◆ Rows from a 3D modeling dataset ◆
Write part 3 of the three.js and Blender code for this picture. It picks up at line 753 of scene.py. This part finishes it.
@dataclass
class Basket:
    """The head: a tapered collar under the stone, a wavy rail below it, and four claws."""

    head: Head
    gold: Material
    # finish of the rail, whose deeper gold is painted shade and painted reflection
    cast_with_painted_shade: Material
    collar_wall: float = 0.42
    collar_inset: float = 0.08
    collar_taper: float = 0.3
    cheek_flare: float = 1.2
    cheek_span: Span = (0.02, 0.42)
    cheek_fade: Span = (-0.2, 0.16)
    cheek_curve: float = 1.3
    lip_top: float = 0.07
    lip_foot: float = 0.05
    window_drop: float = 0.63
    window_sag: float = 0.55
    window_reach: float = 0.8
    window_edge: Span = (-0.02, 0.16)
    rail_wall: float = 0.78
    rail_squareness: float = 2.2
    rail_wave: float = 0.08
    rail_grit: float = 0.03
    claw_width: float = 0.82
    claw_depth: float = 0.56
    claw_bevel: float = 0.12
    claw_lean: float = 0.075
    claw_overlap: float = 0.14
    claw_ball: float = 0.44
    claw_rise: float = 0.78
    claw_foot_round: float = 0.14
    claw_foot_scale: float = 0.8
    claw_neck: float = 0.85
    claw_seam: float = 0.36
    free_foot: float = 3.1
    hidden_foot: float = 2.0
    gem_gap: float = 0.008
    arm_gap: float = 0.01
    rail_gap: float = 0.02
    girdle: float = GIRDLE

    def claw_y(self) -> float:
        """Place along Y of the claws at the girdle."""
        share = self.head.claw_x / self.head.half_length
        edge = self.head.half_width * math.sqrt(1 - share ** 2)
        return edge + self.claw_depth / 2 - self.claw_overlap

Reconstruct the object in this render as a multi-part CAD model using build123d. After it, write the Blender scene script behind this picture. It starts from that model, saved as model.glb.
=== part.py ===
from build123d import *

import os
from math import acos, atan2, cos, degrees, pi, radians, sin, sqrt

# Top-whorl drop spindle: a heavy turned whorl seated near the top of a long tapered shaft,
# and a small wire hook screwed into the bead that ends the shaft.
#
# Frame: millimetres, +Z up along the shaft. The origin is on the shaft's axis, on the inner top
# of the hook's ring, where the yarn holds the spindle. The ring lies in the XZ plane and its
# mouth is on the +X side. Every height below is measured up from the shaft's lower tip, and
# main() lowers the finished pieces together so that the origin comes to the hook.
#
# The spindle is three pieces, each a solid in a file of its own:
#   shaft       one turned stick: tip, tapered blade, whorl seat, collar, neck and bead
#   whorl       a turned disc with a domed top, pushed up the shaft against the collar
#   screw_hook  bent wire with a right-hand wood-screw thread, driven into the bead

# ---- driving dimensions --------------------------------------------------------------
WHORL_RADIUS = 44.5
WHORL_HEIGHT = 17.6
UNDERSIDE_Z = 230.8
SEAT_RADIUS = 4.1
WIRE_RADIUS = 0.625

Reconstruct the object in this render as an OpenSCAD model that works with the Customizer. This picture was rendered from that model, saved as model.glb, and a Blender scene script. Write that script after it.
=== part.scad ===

◆ What you have to do ◆
Retype all of the material, keeping each line exact.

◆ Output ◆
Write part 3 of the three.js and Blender code for this picture. It picks up at line 753 of scene.py. This part finishes it.
@dataclass
class Basket:
    """The head: a tapered collar under the stone, a wavy rail below it, and four claws."""

    head: Head
    gold: Material
    # finish of the rail, whose deeper gold is painted shade and painted reflection
    cast_with_painted_shade: Material
    collar_wall: float = 0.42
    collar_inset: float = 0.08
    collar_taper: float = 0.3
    cheek_flare: float = 1.2
    cheek_span: Span = (0.02, 0.42)
    cheek_fade: Span = (-0.2, 0.16)
    cheek_curve: float = 1.3
    lip_top: float = 0.07
    lip_foot: float = 0.05
    window_drop: float = 0.63
    window_sag: float = 0.55
    window_reach: float = 0.8
    window_edge: Span = (-0.02, 0.16)
    rail_wall: float = 0.78
    rail_squareness: float = 2.2
    rail_wave: float = 0.08
    rail_grit: float = 0.03
    claw_width: float = 0.82
    claw_depth: float = 0.56
    claw_bevel: float = 0.12
    claw_lean: float = 0.075
    claw_overlap: float = 0.14
    claw_ball: float = 0.44
    claw_rise: float = 0.78
    claw_foot_round: float = 0.14
    claw_foot_scale: float = 0.8
    claw_neck: float = 0.85
    claw_seam: float = 0.36
    free_foot: float = 3.1
    hidden_foot: float = 2.0
    gem_gap: float = 0.008
    arm_gap: float = 0.01
    rail_gap: float = 0.02
    girdle: float = GIRDLE

    def claw_y(self) -> float:
        """Place along Y of the claws at the girdle."""
        share = self.head.claw_x / self.head.half_length
        edge = self.head.half_width * math.sqrt(1 - share ** 2)
        return edge + self.claw_depth / 2 - self.claw_overlap

Reconstruct the object in this render as a multi-part CAD model using build123d. After it, write the Blender scene script behind this picture. It starts from that model, saved as model.glb.
=== part.py ===
from build123d import *

import os
from math import acos, atan2, cos, degrees, pi, radians, sin, sqrt

# Top-whorl drop spindle: a heavy turned whorl seated near the top of a long tapered shaft,
# and a small wire hook screwed into the bead that ends the shaft.
#
# Frame: millimetres, +Z up along the shaft. The origin is on the shaft's axis, on the inner top
# of the hook's ring, where the yarn holds the spindle. The ring lies in the XZ plane and its
# mouth is on the +X side. Every height below is measured up from the shaft's lower tip, and
# main() lowers the finished pieces together so that the origin comes to the hook.
#
# The spindle is three pieces, each a solid in a file of its own:
#   shaft       one turned stick: tip, tapered blade, whorl seat, collar, neck and bead
#   whorl       a turned disc with a domed top, pushed up the shaft against the collar
#   screw_hook  bent wire with a right-hand wood-screw thread, driven into the bead

# ---- driving dimensions --------------------------------------------------------------
WHORL_RADIUS = 44.5
WHORL_HEIGHT = 17.6
UNDERSIDE_Z = 230.8
SEAT_RADIUS = 4.1
WIRE_RADIUS = 0.625

Reconstruct the object in this render as an OpenSCAD model that works with the Customizer. This picture was rendered from that model, saved as model.glb, and a Blender scene script. Write that script after it.
=== part.scad ===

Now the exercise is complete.